Irving Geis pioneered the art of illustrating molecules. In the 50 years that followed the debut of his 1961 myoglobin painting, the field of molecular illustration saw many changes.
Geis spent 6 months creating his watercolor painting of myoglobin—the first protein structure ever solved. He used a fine brush to shade the hundreds of chemical bonds in the molecule’s TINKERTOY-like lattice.
Geis went on to create hundreds of other molecular illustrations. His initial paintings showed elegant frameworks of balls and sticks that highlighted specific elements, like the glowing heme component of cytochrome C depicted here.

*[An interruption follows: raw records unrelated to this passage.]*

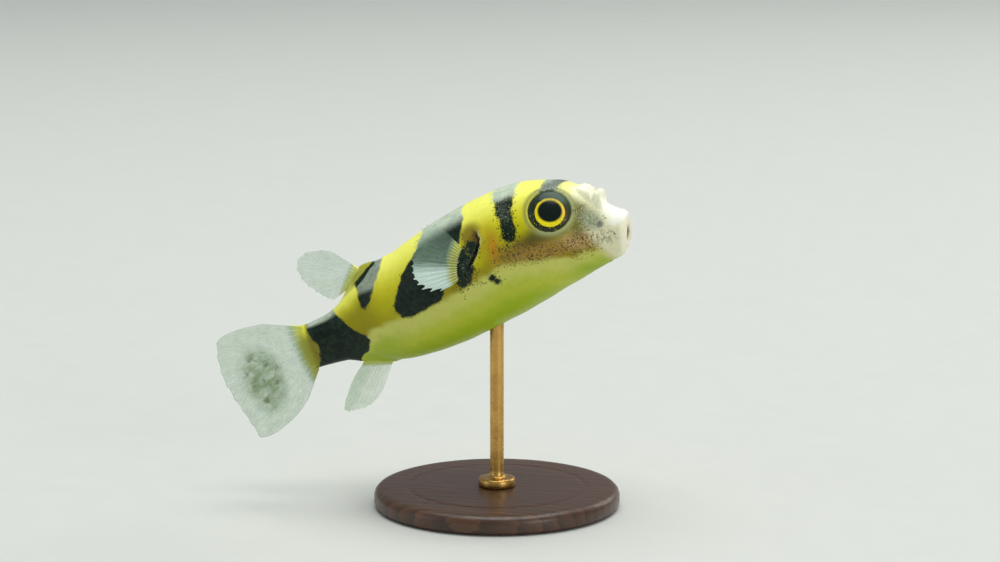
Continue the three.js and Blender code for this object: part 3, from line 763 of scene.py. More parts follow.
tone = paint(back.shape, (254, 255, 118), [
    # Flank, from the lit back down to the belly line: the first two coats are painted shade, darker
    # yellow where the surface turns away from the light above; olive coats lie lower and on the rear.
    ((222, 216, 30), 1 - ease(upward, 0.3, 0.85)),
    ((184, 180, 8), ease(upward, 0.6, 0.05) * ease(below, -7.0, -2.8)),
    ((158, 146, 24), ease(below, -1.9, -0.6) * (1 - 0.6 * ease(back, 22, 28))),
    ((146, 138, 8), ease(below, -6.4, -3.0) * ease(back, 32, 36.5) * 0.85),
    # Belly, from its pale edge down to the underside and the throat, greener lower down: the green is
    # painted light, green bounce light from below, over the belly's own olive-cream.
    ((202, 206, 104), ease(below, -0.35, 0.5)),
    ((186, 196, 64), ease(below, 1.2, 3.2)),
    ((158, 182, 34), ease(below, 3.0, 5.6)),
    ((160, 184, 50), ease(below, 0.8, 2.6) * ease(back, 30, 35) * 0.8),
    ((150, 176, 30), (1 - ease(back, 5.0, 9.5)) * ease(below, 0.2, 2.6)),
    # Cheek: ochre, an orange streak, brown above the gill with painted shade at the top of the gill
    # opening, painted shade under the eye, and rust down to the jaw.
    ((178, 150, 34), oval((15.6, 4.9), (1.5, 2.5), 6, 0.6) * 0.7),
    ((208, 136, 26), oval((15.35, 4.2), (0.42, 1.6), 8, 0.8) * 0.75),
    ((128, 108, 26), oval((17.9, 7.0), (1.5, 1.25), -20, 0.5) * 0.9),
    # Painted shade at the top of the gill opening, behind the flap.
    ((88, 64, 26), oval((17.3, 6.2), (0.6, 0.9), 0, 0.7) * 0.8),
    ((142, 116, 44), oval((12.6, 3.1), (2.6, 1.2), 6, 0.7) * 0.75),
    # Painted shade under and behind the bulging eye.
    ((92, 80, 32), oval((9.9, 3.5), (2.4, 1.15), 10, 0.7) * 0.92),
    ((166, 130, 46), oval((8.6, 1.9), (4.4, 0.95), 8, 0.7) * 0.9),
    ((190, 156, 96), oval((5.0, 1.9), (2.1, 1.15), 14, 0.6) * 0.95),
    # Pale snout and its lower edge, the lit forehead, dusky skin before the eye, and near-white over the
    # mouth that is partly pale skin and partly a painted highlight.
    ((230, 229, 196), paleSnout * 0.94),
    ((206, 198, 140), bell(jaw + 0.2, 0.5) * (1 - ease(up, 0.4, 1.6)) * 0.6),
    ((242, 248, 160), oval((4.8, 7.8), (2.4, 1.3), 45, 0.6) * 0.85),
    ((252, 255, 220), oval((3.5, 6.7), (1.1, 0.9), 30, 0.6) * 0.9),
    ((122, 124, 76), oval((4.0, 4.9), (1.0, 2.0), -22, 0.6) * 0.95),
    ((106, 106, 56), oval((4.7, 3.2), (0.8, 1.0), 0, 0.7) * 0.8),
    ((150, 164, 138), oval((2.8, 3.6), (0.9, 1.3), -20, 0.7) * 0.85),
    # Near-white front of the snout above the mouth: pale skin brightened by a painted highlight.
    ((248, 250, 240), (1 - ease(back - 0.25 * up, -0.2, 1.1)) * ease(up, 1.3, 2.4)),
    # Lips, the upper one brightened by a painted highlight, the dark lining inside the mouth, and
    # painted shade deeper in.
    ((250, 248, 222), lipTone * (1 - ease(up, 1.6, 2.6))),
    # Painted highlight: the upper lip near-white.
    ((253, 255, 246), lipTone * ease(up, 1.6, 2.6)),
    ((238, 216, 200), bell(lipU - 5.0, 1.0) * (1 - ease(up, 2.0, 2.8)) * 0.4),
    ((84, 62, 60), np.where(lipU < 50, 1 - ease(lipU, 2.7, 3.3), 0)),
    # Painted shade: near black deeper inside the mouth.
    ((34, 20, 20), np.where(lipU < 50, 1 - ease(lipU, 1.6, 2.8), 0)),
    # Nasal organs, and painted shade in their pits.
    ((255, 255, 234), noseTone * 0.92),
    ((96, 100, 92), np.clip(noseMask * (frontPit * 0.7 + rearPit), 0, 1) ** 1.6 * 0.8),
    # Rings of skin round the eye, a ring of painted shade below it, and painted shade in the socket.
    # Painted shade in a ring just below the eye.
    ((96, 98, 62), bell(eyeGap - 3.3, 0.4) * (1 - ease(up, 3.8, 5.8)) * 0.5),
    ((150, 152, 78), bell(eyeGap - rimRadius - 0.38, 0.32) * 0.85),
    ((166, 176, 134), bell(eyeGap - rimRadius - 0.22, 0.19) * rimPale * 0.85),
    # Painted shade in the socket, where the skin tucks under the eye.
    ((40, 48, 40), 1 - ease(eyeGap, rimRadius - 0.16, rimRadius - 0.02)),
    # Edge of the gill flap, and painted shade in the hollow behind it.
    ((214, 224, 164), gillWindow * bell(behind + 0.1, 0.13) * ease(up, 3.0, 3.8) * 0.9),
    ((58, 40, 22), np.clip(gillHollow * 1.2, 0, 1) * 0.85),
    # Roots of the tail fin and of the dorsal fin.
    ((132, 126, 40), ease(back, 43.4, 44.2)),
    ((158, 160, 58), ease(back, 44.5, 45.4)),
    ((232, 232, 74), ease(back, 44.4, 45.2) * ease(up, 0.6, 2.4)),
    ((198, 206, 110), ease(back, 45.3, 46.3) * (0.45 + 0.55 * ease(up, 0.4, 2.4))),
    ((150, 152, 44), onHump * ease(back - 32.6, 0.0, 1.0) * 0.85),
    ((222, 222, 110), onHump * ease(back - 36.4, 0.0, 1.0) * 0.85),
    # Painted shade along creases beside the mouth.
    ((118, 116, 96), creaseShade * 0.6),
])

skinPoints = toModel(shape)
rows, columns = shape.shape[:2]
faces = ringFaces(rows, columns)
faces += barFaces(0, columns) + barFaces((rows - 1) * columns, columns, flip=True)
skinPiece = makeMesh("skin", skinPoints, faces)
faceOutwards(skinPiece)
# The tone attribute holds the skin's own colours with the painted shade, highlights and green bounce light
# of the coats above.
addColour(skinPiece, "skinToneWithPaintedLight", tone)
bare = np.clip(lipTone + noseMask + (eyeGap < rimRadius + 0.35), 0, 1)
for name, values in (("darkEdge", darkEdge), ("sheenAndPaleMarks", sheenAndPaleMarks), ("freckles", freckles),
                     ("stipple", stipple), ("grains", grains), ("smooth", bare)):
    addAttribute(skinPiece, name, values)
print("skin mesh", len(skinPiece.data.polygons))

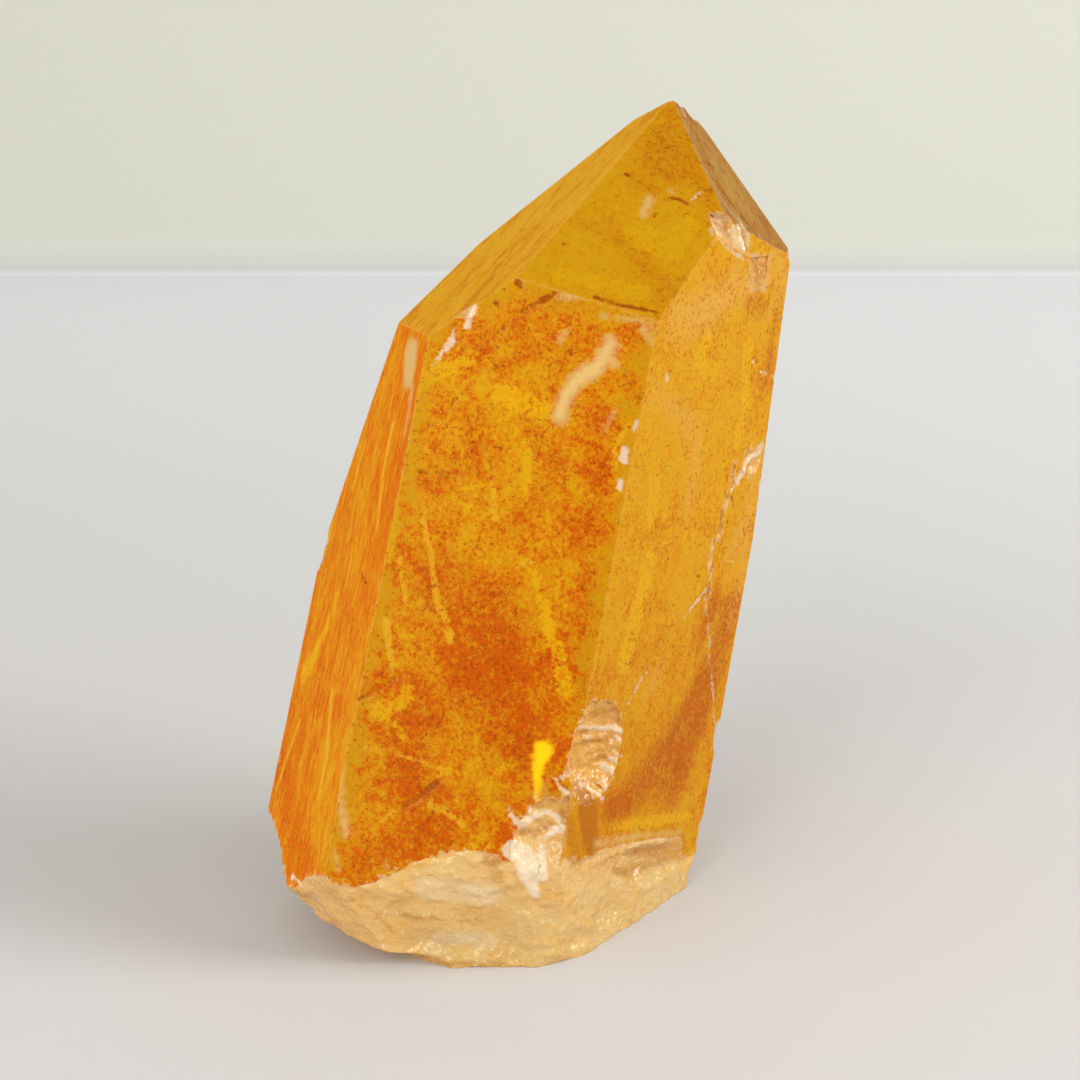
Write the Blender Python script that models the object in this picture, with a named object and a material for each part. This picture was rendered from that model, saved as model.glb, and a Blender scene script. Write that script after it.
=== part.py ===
"""Golden healer quartz point: one crystal, broken off its matrix, standing on its broken foot.

The crystal is a single solid. Its flat faces are cut from a block in the crystal's own frame,
where the long axis is Z and the origin lies in the foot. The crystal is then leaned the way it
stands, its foot is broken away by a rough block, and flakes and ledges are taken out of it.
Sizes are in millimetres and angles in degrees until the shapes are made into objects.
"""
import math
import random
from typing import NamedTuple

import bmesh
import bpy
from mathutils import Matrix, Vector, noise

MM = 0.001
NODE = "quartz_point"
GOLD = (0.80, 0.36, 0.03, 1.0)

# How the crystal stands: its axis leans to the right (+X) and to the back (+Y).
LEAN_RIGHT = 10.25
LEAN_BACK = 12.0

# The block that the crystal and its broken foot are cut from.
BLOCK_WIDTH = 90.0
BLOCK_HEIGHT = 130.0
BLOCK_BELOW = 30.0
CUT_SNAP = 1e-6


class Face(NamedTuple):
    """A flat face: how far its outward normal turns from the front (-Y) towards the right (+X),
    how far the normal tips up, and how far the face lies from the origin."""

    name: str
    turn: float
    lean: float
    reach: float


PRISM_FACES = (
    Face("front", -3.5, 1.5, 19.3),
    Face("right front", 58.0, 0.5, 16.2),
    Face("right back", 120.0, 0.0, 22.9),
    Face("right back shoulder", 120.0, 5.0, 26.7),
    Face("back", 180.0, 1.0, 18.9),
    Face("left back", -120.0, 1.5, 19.6),
    Face("left front", -63.0, 1.5, 22.7),
    Face("left back shoulder", -120.0, 16.0, 27.7),
)

POINT_FACES = (
    Face("front slope", 1.5, 36.5, 53.3),
    Face("right front slope", 62.0, 41.0, 62.0),
    Face("right back slope", 120.5, 43.3, 67.0),
    Face("back slope", 180.0, 38.0, 56.6),
    Face("left back slope", -118.5, 31.5, 44.3),
    Face("left front slope", -57.5, 41.0, 55.5),
    Face("left back nick", -95.0, 27.3, 44.1),
    Face("tip", -131.0, 52.7, 68.3),
)

# The broken foot, in the standing frame: origin on the ground, Z up.
FOOT_FACES = (
    Face("front break", 1.0, -10.0, 14.9),
    Face("front left break", -41.0, -26.0, 15.6),
    Face("left break", -88.0, -25.0, 15.6),
    Face("left underside", -77.0, -71.0, 3.0),
    Face("right break", 54.6, -8.0, 16.1),
    Face("right back break", 124.0, -24.0, 20.4),
    Face("back break", 178.0, -32.0, 14.8),
    Face("left back break", -132.0, -38.0, 11.6),
)

# Roughness of the broken foot: shell-shaped bowls, ripples and grain, driven in towards a point.
FOOT_CELL = 1.5
FOOT_TOP = 24.0
FOOT_SNAP = 0.2
HEART_HEIGHT = 20.0
BOWL_SIZE = 9.0
BOWL_DEPTH = 2.2
RIPPLE_PITCH = 2.6
RIPPLE_DEPTH = 0.16
GRAIN_SIZE = 2.4
GRAIN_DEPTH = 0.35


class Flake(NamedTuple):
    """A shell-shaped scar in the crystal's own frame: the point of the surface that it is centred
    on, the turn and lean of the direction it was struck from, the half axes of the rounded tool
    across, along and outwards, and its depth below the surface."""

    name: str
    place: tuple
    turn: float
    lean: float
    half_axes: tuple
    depth: float


FLAKES = (
    Flake("front edge scoop", (9.4, -15.2, 21.4), 50.0, 0.0, (7.4, 8.2, 7.0), 1.7),
    Flake("scoop upper bite", (8.9, -17.4, 25.6), 42.0, 10.0, (4.0, 2.2, 3.0), 0.8),
    Flake("front scar", (4.9, -19.3, 10.0), 2.0, 6.0, (4.6, 7.4, 4.6), 1.1),
    Flake("front scar spur", (7.2, -19.4, 15.2), 8.0, 0.0, (2.4, 3.2, 2.6), 0.6),
    Flake("right foot scoop", (16.4, -4.0, 8.6), 58.0, -4.0, (17.0, 5.0, 8.0), 0.9),
    Flake("feather scar", (20.4, 2.8, 52.6), 66.0, 4.0, (4.6, 3.4, 4.0), 0.5),
    Flake("right edge nick", (22.6, 6.4, 50.2), 92.0, 0.0, (1.4, 1.6, 1.6), 0.3),
    Flake("right edge low nick", (22.6, 6.0, 22.3), 92.0, 0.0, (1.6, 2.6, 2.0), 0.35),
    Flake("left edge nick", (-22.8, -3.1, 35.6), -92.0, 0.0, (1.8, 3.4, 2.0), 0.35),
    Flake("left slope nick", (-16.4, -5.9, 64.9), -90.0, 36.0, (1.6, 2.4, 2.0), 0.35),
    Flake("tip scar", (7.4, 2.6, 88.4), 70.0, 56.0, (1.8, 2.6, 2.0), 0.4),
    Flake("right corner scar", (21.0, 4.2, 75.0), 92.0, 30.0, (1.8, 2.2, 2.0), 0.25),
    Flake("front left edge scar", (-11.4, -17.2, 62.4), -24.0, 22.0, (3.6, 1.8, 2.4), 0.4),
    Flake("back edge scar", (9.5, 18.9, 26.0), 152.0, 0.0, (3.6, 6.4, 4.0), 1.2),
    Flake("back scar", (-6.0, 18.8, 14.0), 182.0, -6.0, (7.0, 5.0, 5.0), 1.1),
    Flake("left back edge scar", (-11.5, 18.4, 47.0), -150.0, 4.0, (2.8, 5.0, 3.0), 0.8),
)
FLAKE_ROUGHNESS = 0.07
FLAKE_GRAIN = 0.9
FLAKE_FINENESS = 4
PIT_FINENESS = 2


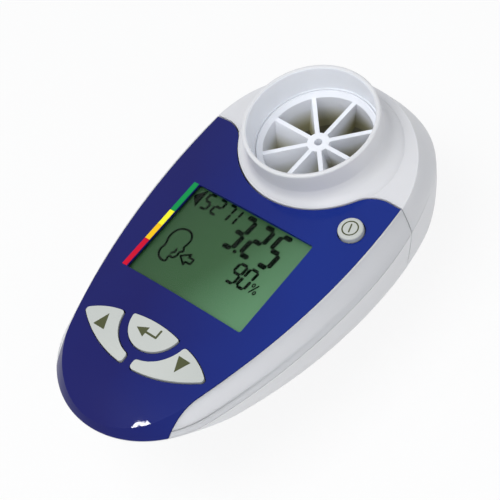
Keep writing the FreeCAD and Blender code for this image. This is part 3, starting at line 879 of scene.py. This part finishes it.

Over time, Geis’s style evolved and his work became more stylized. In this illustration, imposing dark tubes representing myoglobin’s structure are illuminated by a floating disk-like heme cofactor.
In the early 1980s, Jane Richardson devised a simple scheme using ribbons to depict the overall fold of a protein. She shaded the ribbons on this subunit of superoxide dismutase blue and green to match the color of the actual protein’s crystals. A lightning bolt of yellow shows the location of the disulfide bond.
This ribbon schematic of triose phosphate isomerase shows Richardson’s unadorned, clean style. Alpha helices are depicted as shiny corkscrewed ribbons, beta-strands as gently twisting arrows, and loops as thin spaghetti-like tubes.
Eventually, computer programs like Mike Carson’s “Ribbons” were able to mimic Richardson’s fluid sketches. Here, the protein neuraminidase’s cave-like structure envelopes an inhibitor compound.
To show the big picture, David Goodsell created cellular landscapes, like this cross-section of the single-cell bacterium Escherichia coli, using ink and watercolor.